L’OTE met également l’accent sur les tentatives du gouvernement actuel de débloquer la situation sociale tendue dans les régions de production ayant été derrière les arrêts répétitifs de l’activité des sites d’extraction et de transformation des phosphates.

Dans ce cadre, l’OTE rappelle le déplacement de la ministre de l’Industrie, de l’Energie et des Mines à Gafsa en janvier 2022, pour examiner les raisons derrière le retard de l’entrée en activité du site de transformation de Mdhila 2 inauguré en 2019 et qui devait être opérationnel en mars 2020, mais dont l’entrée en exploitation a été retardée à cause du sit-in des agents sous-traitants revendiquant le recrutement direct dans la CPG.

L’Observatoire considère que le site de Mdhila 2 n’est pas un cas isolé car tous les arrêts de production sur les sites de production des phosphates ont été déclenchés par des mouvements sociaux de chômeurs ou d’agents de sous-traitance revendiquant le recrutement au sein de la société. Le site de Redeyef, dont la capacité de production s’élève à 400 mille tonnes, est toujours bloqué depuis 14 mois à cause d’un sit-in de demandeurs d’emploi.

Il a souligné que la politique retenue par les autorités depuis 2010, favorisant les emplois précaires et fictifs dans les sociétés de l’environnement, de plantation et de jardinage, créées dans les régions de production des phosphates et du pétrole, pour calmer la colère des demandeurs d’emploi a montré ses limites en alourdissant les charges des sociétés nationales sans contrepartie effective.

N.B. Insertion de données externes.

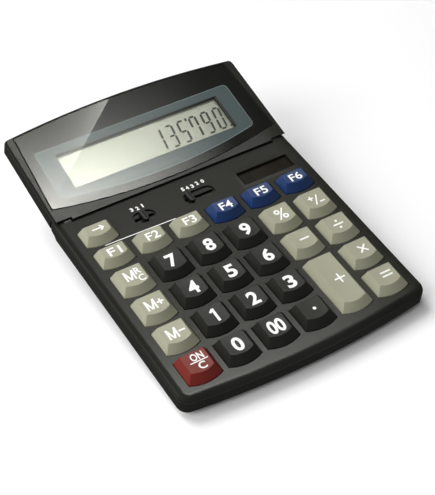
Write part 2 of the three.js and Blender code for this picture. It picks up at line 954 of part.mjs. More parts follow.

Le gouvernement actuel doit également avoir l’audace de revoir cette politique et de mettre en application la loi sur la responsabilité sociétale des entreprises adoptée en 2019 pour créer une réelle dynamique économique et favoriser l’émergence d’un véritable tissu économique dans les régions de production. Une telle orientation permettrait, selon l’Observatoire, de stabiliser le climat social dans ces régions, de lever les obstacles à la reprise de la production nationale et de profiter de la montée des prix des phosphates et des engrais à l’échelle internationale, ce qui pourrait renforcer les recettes nationales en devises et contribuer à résoudre la crise des finances publiques.

Une reprise relative du secteur des phosphates en 2021

L’Observatoire fait également état d’une certaine reprise du secteur des phosphates en 2021, après dix ans de régression. Il cite ainsi le rapport sur la loi de finances 2022 publié par le ministère des Finances qui fait état d’une évolution de la valeur ajoutée du secteur minier de 28,9% en 2021 par rapport à 2020 ; une évolution due à la reprise partielle du secteur des phosphates en 2021.

La moyenne de production mensuelle de la CPG est passée de 120 mille tonnes durant le deuxième trimestre de 2021 à 400 mille tonnes durant le troisième trimestre de 2021 grâce à la reprise des activité des différentes unités de production à l’exception de celle de Redeyef en arrêt de production depuis 14 mois.

L’OTE note que la hausse de production s’est positivement répercutée, dans un premier temps, sur la CPG qui a pu récupérer un de ses clients français, en l’approvisionnant en quantités importantes de phosphates en janvier 2022, et, dans un deuxième temps, sur le Groupe chimique tunisien et la Société tuniso-indienne d’engrais “TIFERT”.

La CPG a ainsi pu honorer ses engagements envers ses clients locaux en augmentant la quantité de phosphate transféré au GCT et à la TIFERT de 44% en 2021 par rapport à 2020, et en constituant des réserves importantes en phosphate commercial qui permettraient d’assurer la production d’engrais pour deux mois minimum.

“La société TIMAB Tunisie spécialisée dans la production de phosphate alimentaire a également repris son rythme de production de l’année 2010 quand la production nationale du phosphate avoisinait 8 millions de tonnes”, a conclu l’OTE.